▶ Task objective
Your task is to copy a single run of lines that starts at the line with "leaf = calyx(hood_tree)" and stops at the line with "from mathutils import Matrix", keeping both ends. Copy nothing else.

▶ Data records
* Start *

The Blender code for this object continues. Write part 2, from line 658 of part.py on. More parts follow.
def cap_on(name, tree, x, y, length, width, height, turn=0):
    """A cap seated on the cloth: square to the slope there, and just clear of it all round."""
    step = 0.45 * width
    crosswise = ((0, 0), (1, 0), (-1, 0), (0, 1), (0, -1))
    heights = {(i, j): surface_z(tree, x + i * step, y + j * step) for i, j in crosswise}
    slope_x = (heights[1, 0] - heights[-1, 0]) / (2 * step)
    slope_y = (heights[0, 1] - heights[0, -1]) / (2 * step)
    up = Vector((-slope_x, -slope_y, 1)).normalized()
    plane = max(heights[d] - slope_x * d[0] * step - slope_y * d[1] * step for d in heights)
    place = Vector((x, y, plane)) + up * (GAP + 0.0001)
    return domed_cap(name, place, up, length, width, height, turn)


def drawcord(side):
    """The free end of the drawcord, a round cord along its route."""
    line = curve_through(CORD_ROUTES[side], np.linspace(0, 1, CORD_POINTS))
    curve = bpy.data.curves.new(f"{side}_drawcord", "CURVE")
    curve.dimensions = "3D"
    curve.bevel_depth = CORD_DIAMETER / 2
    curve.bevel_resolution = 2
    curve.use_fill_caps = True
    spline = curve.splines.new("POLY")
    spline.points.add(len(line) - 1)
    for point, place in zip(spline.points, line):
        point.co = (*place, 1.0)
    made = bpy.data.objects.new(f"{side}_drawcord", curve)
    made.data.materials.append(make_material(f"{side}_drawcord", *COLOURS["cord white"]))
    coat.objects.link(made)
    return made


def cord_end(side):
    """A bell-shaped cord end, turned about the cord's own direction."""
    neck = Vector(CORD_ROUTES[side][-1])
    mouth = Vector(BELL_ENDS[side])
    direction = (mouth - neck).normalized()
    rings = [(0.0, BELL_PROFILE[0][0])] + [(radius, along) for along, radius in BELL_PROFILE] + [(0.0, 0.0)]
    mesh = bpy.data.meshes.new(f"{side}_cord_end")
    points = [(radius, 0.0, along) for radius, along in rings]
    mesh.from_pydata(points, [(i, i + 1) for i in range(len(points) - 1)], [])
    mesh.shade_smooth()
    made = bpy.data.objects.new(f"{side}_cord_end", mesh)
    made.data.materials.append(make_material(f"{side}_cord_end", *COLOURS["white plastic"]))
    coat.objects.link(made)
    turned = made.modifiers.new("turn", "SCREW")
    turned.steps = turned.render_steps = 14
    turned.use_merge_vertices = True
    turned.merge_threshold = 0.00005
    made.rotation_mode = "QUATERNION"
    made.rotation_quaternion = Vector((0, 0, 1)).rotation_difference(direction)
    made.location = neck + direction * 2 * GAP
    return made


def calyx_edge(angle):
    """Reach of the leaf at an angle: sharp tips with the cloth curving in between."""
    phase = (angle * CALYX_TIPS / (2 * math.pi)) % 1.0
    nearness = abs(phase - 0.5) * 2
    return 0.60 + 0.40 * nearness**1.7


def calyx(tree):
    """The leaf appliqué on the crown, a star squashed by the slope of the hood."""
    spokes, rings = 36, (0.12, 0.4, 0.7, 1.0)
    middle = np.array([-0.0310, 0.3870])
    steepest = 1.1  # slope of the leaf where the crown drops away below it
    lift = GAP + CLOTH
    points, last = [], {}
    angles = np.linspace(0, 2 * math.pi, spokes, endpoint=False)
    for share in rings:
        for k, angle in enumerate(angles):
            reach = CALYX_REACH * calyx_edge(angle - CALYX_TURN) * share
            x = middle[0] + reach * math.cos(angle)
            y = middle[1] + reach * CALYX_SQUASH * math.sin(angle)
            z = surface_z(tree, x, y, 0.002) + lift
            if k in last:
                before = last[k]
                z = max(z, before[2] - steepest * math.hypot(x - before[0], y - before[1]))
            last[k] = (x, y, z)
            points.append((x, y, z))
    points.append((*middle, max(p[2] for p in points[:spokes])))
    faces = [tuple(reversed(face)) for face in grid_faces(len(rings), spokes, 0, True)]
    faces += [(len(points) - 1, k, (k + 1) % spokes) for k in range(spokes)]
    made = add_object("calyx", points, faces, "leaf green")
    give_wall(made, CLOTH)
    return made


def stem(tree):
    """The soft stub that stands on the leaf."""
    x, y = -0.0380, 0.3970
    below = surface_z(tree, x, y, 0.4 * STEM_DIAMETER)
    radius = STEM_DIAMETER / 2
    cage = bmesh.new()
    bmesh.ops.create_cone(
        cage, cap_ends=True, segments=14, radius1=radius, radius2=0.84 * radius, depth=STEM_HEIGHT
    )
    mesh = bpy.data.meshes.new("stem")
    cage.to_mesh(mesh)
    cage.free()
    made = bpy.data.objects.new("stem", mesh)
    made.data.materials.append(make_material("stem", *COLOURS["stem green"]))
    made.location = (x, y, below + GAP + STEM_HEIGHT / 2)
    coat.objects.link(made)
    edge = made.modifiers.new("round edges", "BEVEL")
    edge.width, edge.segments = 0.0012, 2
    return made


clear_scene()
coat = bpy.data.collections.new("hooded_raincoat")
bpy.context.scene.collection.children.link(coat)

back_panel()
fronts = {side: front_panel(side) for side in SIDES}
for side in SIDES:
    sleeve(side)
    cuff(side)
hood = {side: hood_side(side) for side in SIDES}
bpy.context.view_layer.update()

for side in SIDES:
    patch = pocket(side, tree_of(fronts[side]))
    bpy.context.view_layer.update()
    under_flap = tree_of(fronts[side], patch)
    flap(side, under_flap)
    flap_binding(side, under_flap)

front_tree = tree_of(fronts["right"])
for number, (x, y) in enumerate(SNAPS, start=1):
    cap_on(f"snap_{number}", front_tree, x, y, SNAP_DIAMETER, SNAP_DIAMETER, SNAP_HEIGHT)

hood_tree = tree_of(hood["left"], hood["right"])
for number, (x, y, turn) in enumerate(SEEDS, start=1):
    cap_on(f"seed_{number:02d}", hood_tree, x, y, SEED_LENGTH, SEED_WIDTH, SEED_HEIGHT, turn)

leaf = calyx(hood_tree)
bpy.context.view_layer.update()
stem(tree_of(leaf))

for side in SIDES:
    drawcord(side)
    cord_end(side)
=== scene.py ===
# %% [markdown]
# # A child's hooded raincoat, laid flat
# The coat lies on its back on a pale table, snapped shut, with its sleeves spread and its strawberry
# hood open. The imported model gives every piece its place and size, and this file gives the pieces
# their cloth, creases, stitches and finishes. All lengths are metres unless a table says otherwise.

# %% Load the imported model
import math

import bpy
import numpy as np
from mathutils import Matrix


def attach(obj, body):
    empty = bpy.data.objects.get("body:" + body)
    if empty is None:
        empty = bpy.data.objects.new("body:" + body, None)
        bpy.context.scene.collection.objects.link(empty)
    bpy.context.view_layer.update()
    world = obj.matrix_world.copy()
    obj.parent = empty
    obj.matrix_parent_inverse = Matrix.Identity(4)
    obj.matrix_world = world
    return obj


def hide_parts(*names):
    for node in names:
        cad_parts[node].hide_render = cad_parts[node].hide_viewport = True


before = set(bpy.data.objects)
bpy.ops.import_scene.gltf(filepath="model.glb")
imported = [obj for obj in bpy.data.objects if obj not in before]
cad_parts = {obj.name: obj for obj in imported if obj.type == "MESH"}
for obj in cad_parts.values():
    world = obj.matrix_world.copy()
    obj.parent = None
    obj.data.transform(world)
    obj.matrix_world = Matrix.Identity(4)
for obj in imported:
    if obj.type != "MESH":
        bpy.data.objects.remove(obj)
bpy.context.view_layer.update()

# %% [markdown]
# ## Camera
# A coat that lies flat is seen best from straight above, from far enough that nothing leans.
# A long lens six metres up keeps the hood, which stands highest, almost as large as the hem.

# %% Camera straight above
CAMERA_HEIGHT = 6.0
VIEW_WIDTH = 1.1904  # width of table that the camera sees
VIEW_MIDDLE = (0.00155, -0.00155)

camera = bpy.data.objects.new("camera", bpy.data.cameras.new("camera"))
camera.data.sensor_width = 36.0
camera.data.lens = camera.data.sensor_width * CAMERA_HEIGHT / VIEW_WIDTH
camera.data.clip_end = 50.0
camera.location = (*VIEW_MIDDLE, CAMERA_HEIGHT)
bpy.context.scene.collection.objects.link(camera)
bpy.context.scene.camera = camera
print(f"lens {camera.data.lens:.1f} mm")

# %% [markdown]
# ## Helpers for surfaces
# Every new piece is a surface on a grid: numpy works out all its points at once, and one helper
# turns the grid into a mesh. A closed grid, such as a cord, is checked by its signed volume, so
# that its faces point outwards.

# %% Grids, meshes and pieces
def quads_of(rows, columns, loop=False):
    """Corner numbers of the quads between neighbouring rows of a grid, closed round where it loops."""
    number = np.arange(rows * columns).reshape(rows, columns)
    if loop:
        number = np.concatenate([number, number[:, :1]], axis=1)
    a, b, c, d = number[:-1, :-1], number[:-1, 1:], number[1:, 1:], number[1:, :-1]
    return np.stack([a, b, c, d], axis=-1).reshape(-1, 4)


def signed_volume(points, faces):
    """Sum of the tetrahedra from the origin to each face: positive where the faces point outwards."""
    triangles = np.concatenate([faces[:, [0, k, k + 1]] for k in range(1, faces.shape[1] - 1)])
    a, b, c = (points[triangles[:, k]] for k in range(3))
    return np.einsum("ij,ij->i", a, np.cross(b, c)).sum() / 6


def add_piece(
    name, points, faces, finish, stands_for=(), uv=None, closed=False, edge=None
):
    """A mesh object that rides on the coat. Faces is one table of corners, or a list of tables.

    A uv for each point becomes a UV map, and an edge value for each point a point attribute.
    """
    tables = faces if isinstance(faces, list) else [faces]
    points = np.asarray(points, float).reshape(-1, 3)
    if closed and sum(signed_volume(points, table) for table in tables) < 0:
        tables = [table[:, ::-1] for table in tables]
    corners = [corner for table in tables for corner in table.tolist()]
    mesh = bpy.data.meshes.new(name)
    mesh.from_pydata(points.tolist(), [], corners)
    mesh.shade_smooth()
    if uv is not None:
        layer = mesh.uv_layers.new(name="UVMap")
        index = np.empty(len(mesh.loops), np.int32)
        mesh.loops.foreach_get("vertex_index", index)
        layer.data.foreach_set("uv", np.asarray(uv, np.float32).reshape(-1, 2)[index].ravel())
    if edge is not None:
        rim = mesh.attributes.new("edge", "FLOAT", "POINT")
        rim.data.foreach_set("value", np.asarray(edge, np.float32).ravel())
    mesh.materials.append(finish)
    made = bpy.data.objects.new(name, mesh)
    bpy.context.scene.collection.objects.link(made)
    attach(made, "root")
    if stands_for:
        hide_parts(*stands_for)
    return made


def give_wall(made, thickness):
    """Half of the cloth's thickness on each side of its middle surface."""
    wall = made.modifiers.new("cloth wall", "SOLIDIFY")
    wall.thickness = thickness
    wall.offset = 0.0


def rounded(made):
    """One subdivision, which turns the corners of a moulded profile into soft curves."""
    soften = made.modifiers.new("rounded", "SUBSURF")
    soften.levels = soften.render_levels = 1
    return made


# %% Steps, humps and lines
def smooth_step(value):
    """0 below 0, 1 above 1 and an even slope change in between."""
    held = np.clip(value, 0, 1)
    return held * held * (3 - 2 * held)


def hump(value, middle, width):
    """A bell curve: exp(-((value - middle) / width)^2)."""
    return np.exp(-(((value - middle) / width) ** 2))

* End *
* Start *

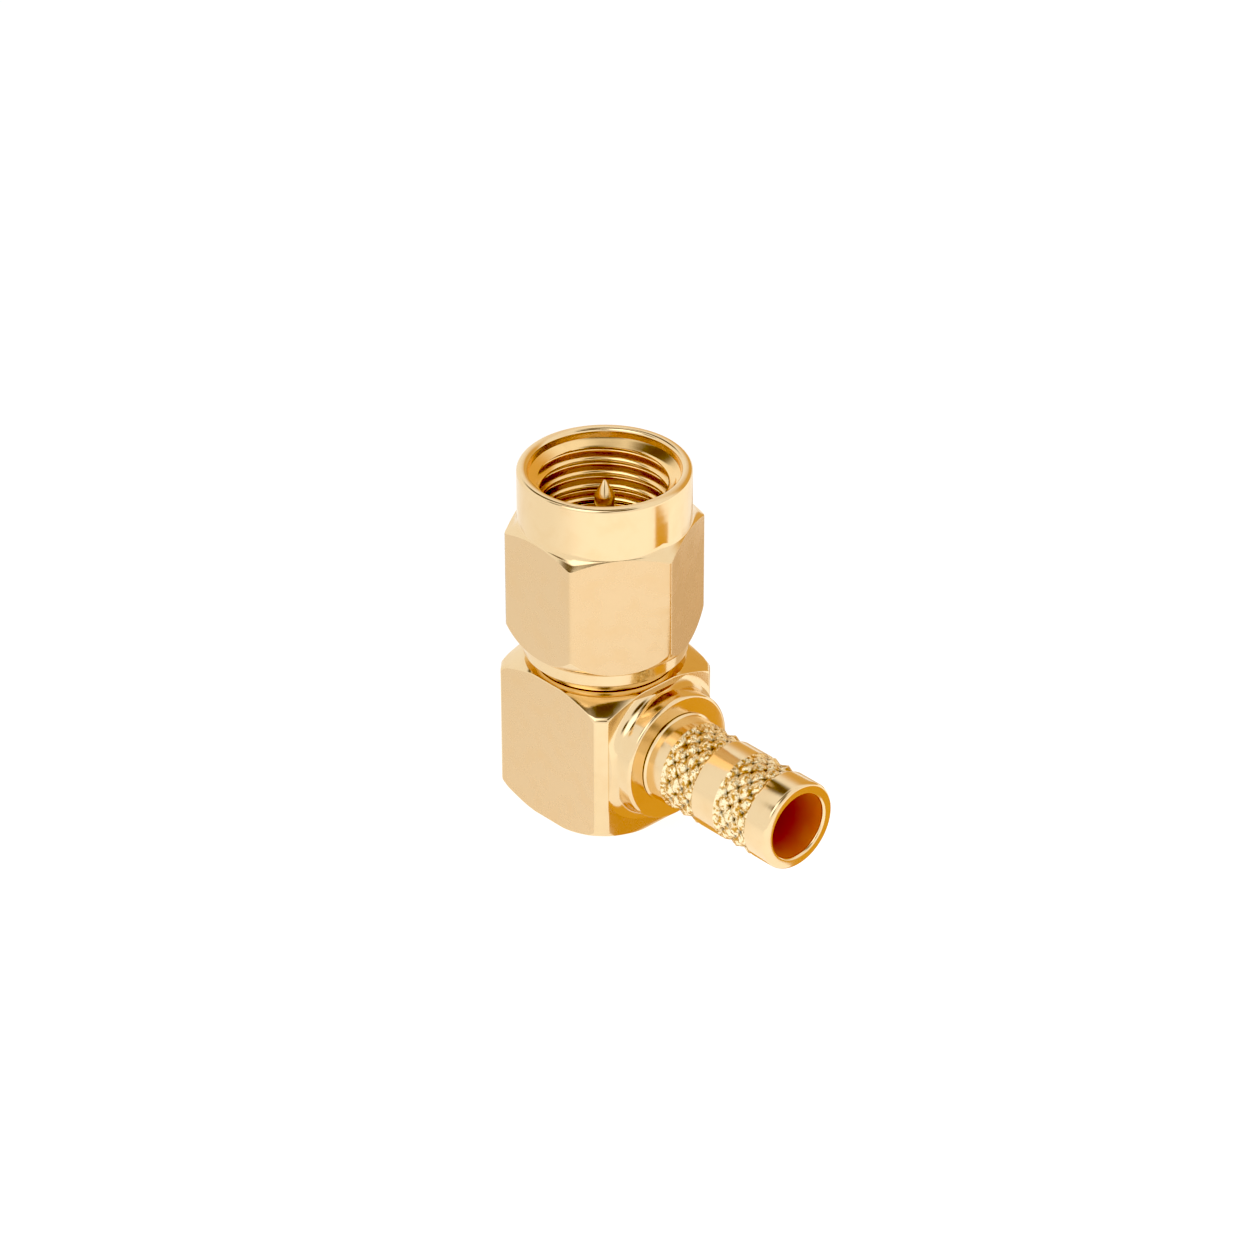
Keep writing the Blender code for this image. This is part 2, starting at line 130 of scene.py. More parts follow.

* End *

▶ Reply
leaf = calyx(hood_tree)
bpy.context.view_layer.update()
stem(tree_of(leaf))

for side in SIDES:
    drawcord(side)
    cord_end(side)
=== scene.py ===
# %% [markdown]
# # A child's hooded raincoat, laid flat
# The coat lies on its back on a pale table, snapped shut, with its sleeves spread and its strawberry
# hood open. The imported model gives every piece its place and size, and this file gives the pieces
# their cloth, creases, stitches and finishes. All lengths are metres unless a table says otherwise.

# %% Load the imported model
import math

import bpy
import numpy as np
from mathutils import Matrix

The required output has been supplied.